SÃO PAULO - Maria Amélia conta que conheceu Sérgio Buarque de Holanda na sede do Jockey Club do Rio, numa noite de Carnaval de 1934. O entrevistador então lhe pergunta: "Mas e a história do namoro, do noivado?". E ela, sorridente: "Essas coisas não têm história. Aconteceram. Só".
A cena, de um despojamento que desconcerta e emociona, está logo no início do documentário "Raízes do Brasil: uma cinebiografia de Sérgio Buarque de Holanda", dirigido por Nelson Pereira dos Santos. O filme foi lançado em 2003, 21 anos depois da morte do historiador.
O registro é bem "caseiro", quase amador. Nelson Pereira filma como alguém "da família". O resultado fica entre o desprendimento total e a reverência cheia de humor pelo personagem. Há muito zelo, mas nenhuma solenidade nos depoimentos. E em tudo sobra afeto.

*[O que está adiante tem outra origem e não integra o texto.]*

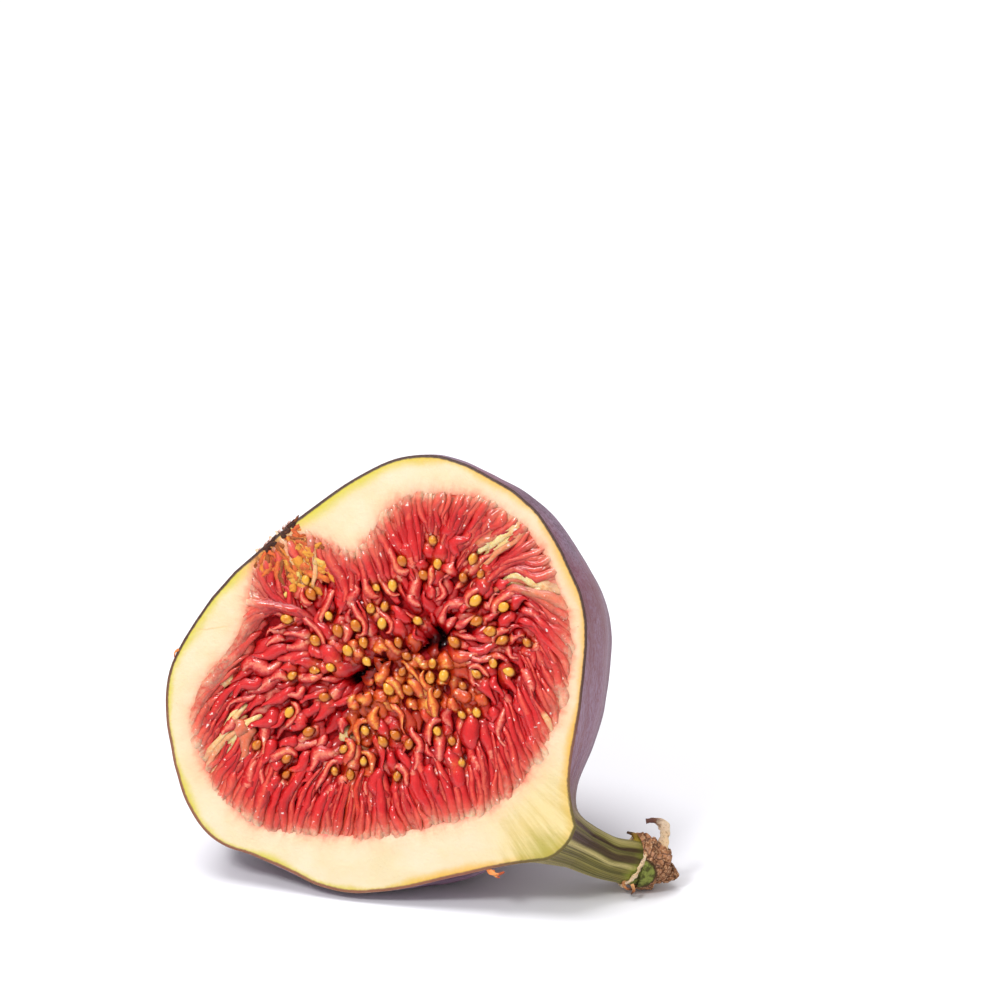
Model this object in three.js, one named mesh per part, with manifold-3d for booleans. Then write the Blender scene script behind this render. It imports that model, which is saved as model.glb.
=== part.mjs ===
// Half of a fresh fig, cut lengthwise just in front of its stalk, lying on its skin with the cut face
// leaning back. Millimetres. The fig is modelled in the frame of its cut face and then laid down: x runs to
// the right along the face, y up the face, and z out of it, so all that the knife left is behind z = 0.
import * as THREE from "three";
import { mergeVertices } from "three/addons/utils/BufferGeometryUtils.js";
import Module from "manifold-3d";

const wasm = await Module();
wasm.setup();

// How the half lies
const faceTurn = THREE.MathUtils.degToRad(15); // the face looks this far to the left of straight ahead
const faceLean = THREE.MathUtils.degToRad(20); // and this far above the horizontal
const floorDrop = 25.3; // from the middle of the face straight down to the surface it lies on
const sagLevel = 25.6; // soft flesh under this drop is pressed up by the surface
const sagBlend = 0.8; // how gradually that pressing starts

// The fruit along its axis, which runs in the face from the neck to the eye
const neck = new THREE.Vector2(24.0, -16.8);
const eye = new THREE.Vector2(-16.0, 14.1);
const backFlattening = 0.86; // the hidden side is a little flatter than round
const backFullness = 2.3; // and squarer: 2 is round
const around = 48; // points round each ring
const ribCount = 12;
const ribHeight = 0.22;

// Distance from the neck, half width above the axis, half width below it, and how far the axis lies behind
// the cut
const profile = [
  [0, 2.3, 3.2, 2.2],
  [2, 3.7, 5.6, 1.0],
  [4, 5.4, 8.3, 2.3],
  [6, 7.7, 11.2, 5.3],
  [8, 11.0, 14.3, 6.4],
  [10, 14.2, 17.5, 6.3],
  [12, 17.0, 20.2, 6.2],
  [14, 19.4, 22.5, 6.0],
  [17, 22.0, 24.4, 5.3],
  [21, 24.0, 25.8, 4.6],
  [26, 25.5, 27.7, 3.7],
  [31, 25.7, 29.4, 2.8],
  [36, 24.7, 28.8, 2.1],
  [40, 23.3, 26.7, 1.8],
  [43, 21.2, 24.6, 1.7],
  [45.5, 18.0, 22.6, 1.6],
  [47.5, 12.8, 20.4, 1.5],
  [48.8, 7.2, 18.2, 1.4],
  [49.6, 3.0, 15.5, 1.35],
  [50.2, -1.5, 12.0, 1.3],
  [50.6, -4.5, 8.6, 1.3],
];
const ringStations = [
  0, 1, 2, 3.2, 4.4, 5.6, 6.8, 8, 9.4, 10.8, 12.2, 13.8, 15.6, 17.6, 20, 22.6, 25.4, 28.4, 31.4, 34.4, 37.2,
  39.8, 42, 43.8, 45.4, 46.8, 47.9, 48.8, 49.5, 50.1, 50.6,
];

// The stalk, from its dried end to the neck: centre and radius of each ring
const stalk = [
  [35.15, -19.75, -12.1, 0.6],
  [34.6, -20.1, -12.0, 1.15],
  [33.95, -19.95, -11.8, 1.8],
  [33.3, -19.7, -11.6, 2.45],
  [32.15, -19.6, -11.3, 3.0],
  [31.0, -19.45, -10.9, 3.15],
  [30.45, -19.45, -10.65, 3.0],
  [30.05, -19.6, -10.4, 2.6],
  [28.45, -19.3, -9.1, 2.62],
  [26.85, -18.85, -7.6, 2.7],
  [24.95, -17.95, -5.6, 2.9],
];
const stalkTurnLength = 4; // the last rings swing round from the stalk's own line to the fruit's axis

// The pulp inside the wall: its edge on the cut face, clockwise from the eye
const pulpEdge = [
  [-13.2, 14.6],
  [-11.2, 15.5],
  [-8.0, 15.0],
  [-4.7, 13.8],
  [-2.6, 15.8],
  [-0.7, 19.3],
  [2.4, 21.4],
  [6.4, 22.0],
  [11.0, 21.6],
  [15.3, 19.5],
  [18.4, 16.2],
  [20.9, 11.8],
  [22.5, 6.8],
  [22.6, 2.0],
  [21.6, -3.0],
  [19.2, -9.0],
  [15.6, -13.3],
  [10.8, -15.7],
  [4.4, -17.9],
  [-1.8, -19.0],
  [-8.2, -19.3],
  [-13.6, -18.7],
  [-17.9, -15.9],
  [-21.0, -11.4],
  [-22.3, -7.0],
  [-21.2, -3.0],
  [-18.6, 0.8],
  [-17.0, 4.4],
  [-16.4, 7.8],
  [-16.2, 11.2],
];
const pulpDepth = 22.5;
const pulpGap = 0.3; // between the pulp and the wall it fills
const bedDrop = 0.9; // the pulp's ground lies this far behind the cut, under the florets
const hollowStart = new THREE.Vector2(-2.9, -0.3); // the fig's empty middle, a crease from here
const hollowEnd = new THREE.Vector2(6.7, 5.2);
const hollowDepth = 2.6;
const hollowWidth = 2.4;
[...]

Não há história, as coisas apenas "aconteceram". Quase como convidados secretos, somos colocados diante do que o Brasil tem de melhor, de mais singelo.
É comovente rever o filme agora, após a morte de Memélia, como é conhecida a mãe de Chico Buarque. Ao falar dela, o compositor Paulo Vanzolini destaca a mistura de "dureza" e "doçura" da sua personalidade e diz que "a maior prova de inteligência que Serjão deu foi ter casado com Maria Amélia".
Apesar de nascer em berço tradicional (Cesário Alvim) e se manter católica, Memélia se refere com orgulho ao ambiente "anticonvencional" da família que construiu. Diz que na sua casa ninguém dava valor a certas coisas, como "ser grã-fino".
Já no finalzinho da sua vida, Sérgio Buarque comentou com a mulher que seria muito bom se pudesse fazer uma história do Brasil contada não a partir do ponto de vista dos governantes e dos dirigentes, mas dos governados e dos pobres. "O Brasil fotografado de baixo para cima, de dentro para fora", ela explica. E arremata: "Ele não teve tempo, mas seria uma beleza, também acho. Vocês não acham?".